The potential for continuous non-invasive blood glucose monitoring has attracted a lot of interest in the field of medical diagnostics. This paper provides a new shape of a dual-band bandpass filter (DBBPF) acting as a microwave transmission line sensor for continuous non-invasive blood glucose monitoring operating at 2.45 and 5.2 GHz. The proposed system uses the interaction between biological tissues and microwave signals to correctly assess blood glucose levels. The proposed dual-band bandpass filter (DBBPF), comprises three split ring resonator (SRR) cells with different dimensions. It is designed to operate as a sensor with improved sensitivity, compact dimensions, and a high-quality factor. It also ensures a reasonable bandwidth for lower and higher bands of 8.6 and 2%, respectively in the industrial, scientific, medical band, and the wireless local area network (ISM and WLAN) Bands.
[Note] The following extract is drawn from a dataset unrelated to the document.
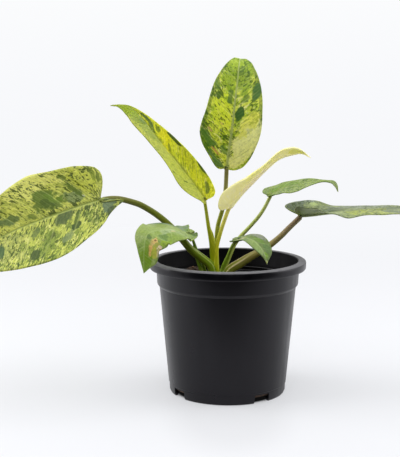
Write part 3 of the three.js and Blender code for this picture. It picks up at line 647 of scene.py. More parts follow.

A dual-band filter enhances measurement sensitivity and specificity by targeting specific frequency ranges where glucose exhibits distinctive dielectric responses, thereby providing redundant data points for accurate glucose level determination. Glucose concentrations can be evaluated by measuring the changes in the dielectric properties of blood by sending microwave waves through the body and assessing the collected S-parameter signals. The measurement parameters encompass the reflection, phase, magnitude, as well as transmission parameters. This yields multiple evaluations of the glucose-induced alterations. Simulations are validated through laboratory measurements incorporating a phantom finger model for capturing realistic outcomes. Machine learning models are employed to analyze the sensor data, improving the accuracy of diabetes detection. Simulations are validated through laboratory measurements incorporating a phantom finger model for capturing realistic outcomes. A Cole-Cole model, implemented using MATLAB, is utilized for the phantom finger model. The main results reveal the success of the proposed transmission-based microwave glucose sensing, with a remarkable sensitivity of 1 ~ 1.5 dB for glucose level change up to 200 mg/dL.